WHAT IS ASKED » Go through the material below and copy all lines with "scene".

# COLLECTED DATA start

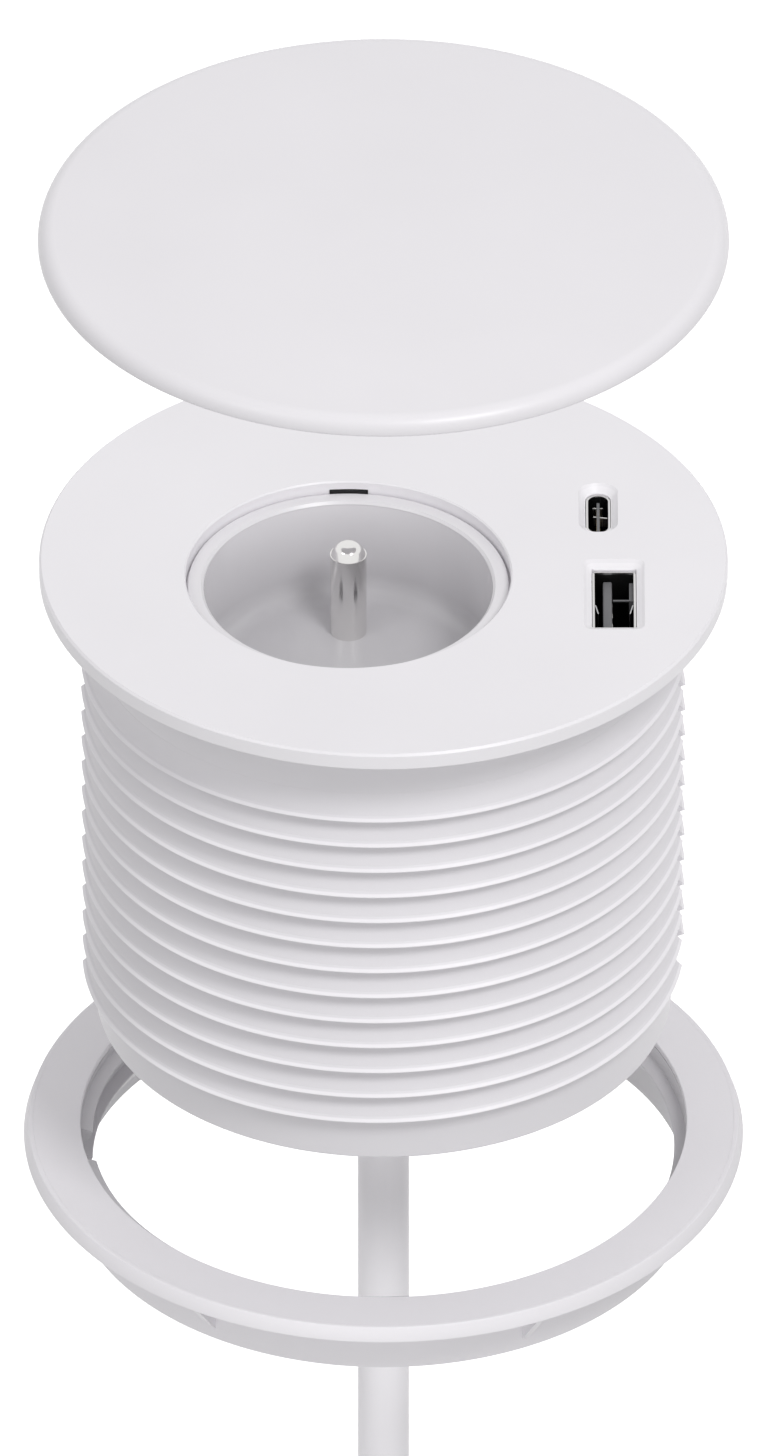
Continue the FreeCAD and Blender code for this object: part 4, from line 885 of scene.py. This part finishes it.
def make_nut():
    bm = bmesh.new()
    seat = NUT_TOP - NUT_SEAT_DEPTH
    under = NUT_TOP - NUT_FLANGE
    lathe(bm, [(NUT_BORE, seat), (NUT_SEAT_RADIUS, seat), (NUT_SEAT_RADIUS, NUT_TOP),
               (NUT_RIM_RADIUS, NUT_TOP), (NUT_RADIUS, NUT_TOP - 1.75), (NUT_RADIUS, under),
               (NUT_COLLAR_RADIUS, under), (NUT_COLLAR_RADIUS, NUT_BOTTOM), (NUT_BORE, NUT_BOTTOM)])
    rim = above(NUT_TOP - 0.1)
    soften(bm, 0.15, 3, 40.0,
           lambda edge: rim(edge) and edge.verts[0].co.xy.length > (NUT_SEAT_RADIUS + 0.25) * MM)
    soften(bm, 0.2, 2, 40.0, below(NUT_BOTTOM + 0.1))
    for start, sweep, turn in NUT_RIDGES:
        height = root_height(turn, start)
        climb(bm, [(NUT_BORE + 0.5, height + 0.6), (38.5, height - 0.15), (38.4, height - 0.3),
                   (38.6, height - 0.75), (NUT_BORE + 0.5, height - 3.7)], start, sweep, RIDGE_STEPS)
    for index in range(GUSSETS):
        verts = box(bm, (NUT_COLLAR_RADIUS - 0.3, -GUSSET_HALF_THICK, NUT_BOTTOM + 1.2),
                    (GUSSET_REACH, GUSSET_HALF_THICK, NUT_TOP - 1.9))
        for vert in verts:
            if vert.co.x > 45.0 * MM and vert.co.z < (NUT_TOP - 5.0) * MM:
                vert.co.z = (NUT_TOP - 2.2) * MM
        turn_to(bm, verts, GUSSET_BEARING + index * 360.0 / GUSSETS)
    bmesh.ops.recalc_face_normals(bm, faces=bm.faces)
    return mesh_object("clamp_nut_body", bm)


nut = finish_piece(make_nut(), nut_white, "nut", ["clamp_nut"])


def make_slip_ring():
    bm = bmesh.new()
    under = NUT_TOP - RING_THICK
    lathe(bm, [(RING_INNER_RADIUS, NUT_TOP), (RING_OUTER_RADIUS, NUT_TOP),
               (RING_OUTER_RADIUS, under), (RING_INNER_RADIUS, under)])
    soften(bm, 0.1, 1, 40.0, lambda edge: edge.verts[0].co.xy.length < (RING_INNER_RADIUS + 1.0) * MM)
    return mesh_object("slip_ring_top", bm)


finish_piece(make_slip_ring(), ring_white, "slip_ring", ["nut_slip_ring"])

# %% [markdown]
# ## Cord entry, coil tie and plug
# The strain relief is ribbed so that it bends evenly. The plug hangs from the coil's tail.

# %% Cord entry
GLAND_TOP = -67.0
RIB_SHARE = 0.62
RIB_DEPTH = 0.7
RELIEF_LENGTH = 28.0
PLUG_LENGTH = 36.0
PLUG_RADIUS = 18.3
PIN_LENGTH = 19.0
STRAP_WALL = 1.2
STRAP_GAP = 0.4


def ribbed(bm, top_radius, low_radius, top, low, ribs, x=0.0, y=0.0, inner=0.0):
    """A tapering sleeve with rounded ribs along it."""
    corners = [(inner, top)]
    for index in range(ribs):
        upper = top + (low - top) * index / ribs
        lower = top + (low - top) * (index + RIB_SHARE) / ribs
        following = top + (low - top) * (index + 1.0) / ribs
        radius = top_radius + (low_radius - top_radius) * index / ribs
        groove = radius - RIB_DEPTH
        corners += [(radius, upper), (radius, lower), (groove, lower), (groove, following)]
    corners.append((inner, low))
    lathe(bm, corners, 72, (x, y))
    soften(bm, 0.16, 2, 40.0)


def make_gland():
    bm = bmesh.new()
    ribbed(bm, 6.05, 4.6, GLAND_TOP, EXIT_HEIGHT, 7, inner=CORD_RADIUS)
    return mesh_object("cord_strain_relief", bm)


finish_piece(make_gland(), cord_white, "housing", ["cord_gland"])


def make_relief():
    x, y, z = PLUG_TOP
    bm = bmesh.new()
    ribbed(bm, 4.2, 6.0, z, z - RELIEF_LENGTH, 9, x, y)
    return mesh_object("plug_relief", bm)


relief = finish_piece(make_relief(), plug_white, "housing", ["plug_strain_relief"])


def make_plug():
    x, y, z = PLUG_TOP
    neck = z - RELIEF_LENGTH
    face = neck - PLUG_LENGTH
    bm = bmesh.new()
    lathe(bm, [(0.0, neck), (9.15, neck), (11.3, neck - 6.0), (17.5, neck - 15.0),
               (PLUG_RADIUS, neck - 17.0), (PLUG_RADIUS, face), (0.0, face)], 128, (x, y))
    soften(bm, 0.8, 4, 15.0)
    plug = mesh_object("plug_shell", bm)
    cutters = []
    for side in (-1.0, 1.0):
        near, far = sorted((y + side * 16.3, y + side * (PLUG_RADIUS + 2.0)))
        cutters.append(cutter(box, (x - 2.4, near, face - 1.0), (x + 2.4, far, face + 14.0)))
    cutters.append(cutter(bar, HOLE_RADIUS, face - 1.0, face + 17.0, x, y + EARTH_OFFSET))
    carve(plug, cutters)
    finish_piece(plug, plug_white, "housing", ["plug_body"])
    bm = bmesh.new()
    for side in (-1.0, 1.0):
        bar(bm, 2.4, face - PIN_LENGTH, face, x + side * PIN_SPACING * 0.5, y)
    soften(bm, 1.3, 4, 40.0, below(face - PIN_LENGTH + 0.1))
    pins = finish_piece(mesh_object("plug_contact_pins", bm), nickel, "housing", ["plug_pins"])
    bm = bmesh.new()
    for side in (-1.0, 1.0):
        near, far = sorted((y + side * 16.3, y + side * 17.5))
        box(bm, (x - 2.2, near, face + 0.4), (x + 2.2, far, face + 13.6))
    soften(bm, 0.3, 3)
    clips = finish_piece(mesh_object("plug_earth_strips", bm), nickel, "housing",
                         ["plug_earth_clips"])
    return plug, pins, clips


plug, pins, clips = make_plug()


def make_tie():
    """A closed strap with rounded corners round all the turns."""
    x, z = coil_centre()
    outer = coil_radius(0.0) + CORD_RADIUS + STRAP_GAP
    inner = coil_radius(COIL_TURNS * 0.5) - CORD_RADIUS - 1.0
    reach = CORD_RADIUS + STRAP_GAP
    bm = bmesh.new()
    box(bm, (x - outer - STRAP_WALL, -reach - STRAP_WALL, z - 4.0),
        (x - inner + STRAP_WALL, COIL_STEP + reach + STRAP_WALL, z + 4.0))
    round_corners(bm, 2.4, 6)
    strap = mesh_object("coil_strap", bm)

    def hollow(bm):
        box(bm, (x - outer, -reach, z - 6.0), (x - inner, COIL_STEP + reach, z + 6.0))
        round_corners(bm, 1.4, 6)

    carve(strap, [cutter(hollow)])
    return strap


tie = finish_piece(make_tie(), dark_plastic, "housing", ["coil_tie"])

cord.data.materials.append(cord_white)
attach(cord, "housing")
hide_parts("mains_cord", "cord_coil", "cord_tail")

# %% [markdown]
# ## Finishes of the machine parts that stay
# The parts inside the housing keep their own shapes and take node materials.

# %% Carried-over parts
KEPT = {
    "bottom_cap": housing_white, "shutter": insert_white,
    "contact_carrier": grey_plastic, "live_contact": brass, "neutral_contact": brass,
    "earth_strap": brass, "live_wire": wire_brown, "neutral_wire": wire_blue, "earth_wire": wire_green,
    "charger_board": board_green, "board_screws": steel, "transformer": dark_plastic,
    "capacitors": aluminium, "charger_leads": wire_blue, "cap_screws": steel, "cord_jacket": cord_white,
    "cord_clamp": grey_plastic, "clamp_screws": steel, "insert_screws": steel, "carrier_screws": steel,
}
for node, material in KEPT.items():
    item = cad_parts[node]
    for place in item.material_slots:
        place.material = material
print("kept parts:", len(KEPT))

# %% [markdown]
# ## Stage and light
# A pale floor lies below the hanging plug. The camera sees the surroundings as plain white, while
# the light that falls on the socket comes from a soft grey sky, a key lamp on the right and a weak
# side lamp on the left. A broad, low lamp in front lights the cord and the nut only, by way of
# light linking: its receivers are a collection of their own.

# %% Stage
FLOOR_HEIGHT = -0.374
FLOOR_HALF_SIZE = 12.0
FLOOR_TONE = 0.55
FLOOR_GLOW = 0.9
LAMP_DISTANCE = 1.6
SKY_LOW = 0.65
SKY_TOP = 0.75
SKY_TOP_FROM = (0.16, 0.38)
SKY_SIDE = 0.05
SKY_FRONT = 0.42
SKY_FLAGS = 0.5


def add_math(tree, operation, first, second):
    """One calculation between two numbers or sockets."""
    node = tree.nodes.new("ShaderNodeMath")
    node.operation = operation
    for socket, value in zip(node.inputs, (first, second)):
        if isinstance(value, float):
            socket.default_value = value
        else:
            tree.links.new(value, socket)
    return node.outputs["Value"]


def seen_or_mirrored(tree):
    """One for rays that come from the camera, or that glossy or clear surfaces send on."""
    path = tree.nodes.new("ShaderNodeLightPath")
    mirrored = add_math(tree, "MAXIMUM", path.outputs["Is Glossy Ray"],
                        path.outputs["Is Transmission Ray"])
    return add_math(tree, "MAXIMUM", path.outputs["Is Camera Ray"], mirrored)


def smooth_step(tree, value, span, levels):
    node = tree.nodes.new("ShaderNodeMapRange")
    node.interpolation_type = "SMOOTHSTEP"
    for name, number in zip(("From Min", "From Max", "To Min", "To Max"), span + levels):
        node.inputs[name].default_value = number
    tree.links.new(value, node.inputs["Value"])
    return node.outputs["Result"]


def make_floor():
    bm = bmesh.new()
    bmesh.ops.create_grid(bm, x_segments=1, y_segments=1, size=FLOOR_HALF_SIZE)
    bmesh.ops.translate(bm, verts=bm.verts, vec=(0.0, 0.0, FLOOR_HEIGHT))
    floor = mesh_object("floor", bm)
    material = bpy.data.materials.new("pale floor")
    material.use_nodes = True
    tree = material.node_tree
    tree.nodes.remove(tree.nodes["Principled BSDF"])
    end = tree.nodes["Material Output"]
    matte = tree.nodes.new("ShaderNodeBsdfDiffuse")
    matte.inputs["Color"].default_value = (FLOOR_TONE, FLOOR_TONE, FLOOR_TONE, 1.0)
    glow = tree.nodes.new("ShaderNodeEmission")
    glow.inputs["Color"].default_value = (1.0, 1.0, 1.0, 1.0)
    glare = add_math(tree, "MULTIPLY", seen_or_mirrored(tree), FLOOR_GLOW)
    tree.links.new(glare, glow.inputs["Strength"])
    both = tree.nodes.new("ShaderNodeAddShader")
    tree.links.new(matte.outputs["BSDF"], both.inputs[0])
    tree.links.new(glow.outputs["Emission"], both.inputs[1])
    tree.links.new(both.outputs["Shader"], end.inputs["Surface"])
    floor.data.materials.append(material)


def make_world():
    """An even sky that is brighter low in front, dimmer at both sides, and leans to the right."""
    world = bpy.data.worlds.new("studio")
    bpy.context.scene.world = world
    world.use_nodes = True
    tree = world.node_tree
    sky = tree.nodes["Background"]
    sky.inputs["Color"].default_value = (1.0, 1.0, 1.0, 1.0)
    place = tree.nodes.new("ShaderNodeTexCoord")
    parts = tree.nodes.new("ShaderNodeSeparateXYZ")
    tree.links.new(place.outputs["Generated"], parts.inputs["Vector"])
    high = smooth_step(tree, parts.outputs["Z"], SKY_TOP_FROM, (0.0, 1.0))
    front = add_math(tree, "MAXIMUM", add_math(tree, "MULTIPLY", parts.outputs["Y"], -SKY_FRONT), 0.0)
    low = add_math(tree, "ADD", front, SKY_LOW)
    beyond = add_math(tree, "MULTIPLY", add_math(tree, "SUBTRACT", SKY_TOP, low), high)
    sides = add_math(tree, "MULTIPLY", parts.outputs["X"], parts.outputs["X"])
    flags = add_math(tree, "SUBTRACT", 1.0, add_math(tree, "MULTIPLY", sides, SKY_FLAGS))
    lean = add_math(tree, "ADD", flags, add_math(tree, "MULTIPLY", parts.outputs["X"], SKY_SIDE))
    level = add_math(tree, "MULTIPLY", add_math(tree, "ADD", low, beyond), lean)
    mixed = tree.nodes.new("ShaderNodeMapRange")
    mixed.inputs["To Max"].default_value = 1.0
    tree.links.new(level, mixed.inputs["To Min"])
    tree.links.new(seen_or_mirrored(tree), mixed.inputs["Value"])
    tree.links.new(mixed.outputs["Result"], sky.inputs["Strength"])


def make_lamp(name, bearing, elevation, across, power):
    """A round lamp that shines at the origin from a bearing counted from the front."""
    data = bpy.data.lights.new(name, "AREA")
    data.shape = "DISK"
    data.size = across
    data.energy = power
    lamp = bpy.data.objects.new(name, data)
    bpy.context.scene.collection.objects.link(lamp)
    angle = math.radians(bearing - 90.0)
    lift = math.radians(elevation)
    flat = math.cos(lift)
    direction = Vector((math.cos(angle) * flat, math.sin(angle) * flat, math.sin(lift)))
    lamp.location = direction * LAMP_DISTANCE
    lamp.rotation_euler = direction.to_track_quat("Z", "Y").to_euler()
    return lamp


make_floor()
make_world()
make_lamp("key", bearing=32.0, elevation=50.0, across=0.5, power=8.3)
make_lamp("side", bearing=-50.0, elevation=46.0, across=0.5, power=1.5)
cord_light = make_lamp("cord fill", bearing=-14.0, elevation=4.0, across=0.9, power=4.0)
lit = bpy.data.collections.new("lit by the cord fill")
for piece in (cord, nut):
    lit.objects.link(piece)
cord_light.light_linking.receiver_collection = lit
bpy.context.scene.view_settings.view_transform = "Standard"
print("stage: one floor, one sky and", len(bpy.data.lights), "lamps")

# COLLECTED DATA end

CORRECT OUTPUT »
Continue the FreeCAD and Blender code for this object: part 4, from line 885 of scene.py. This part finishes it.
    bpy.context.scene.world = world
    bpy.context.scene.collection.objects.link(lamp)
bpy.context.scene.view_settings.view_transform = "Standard"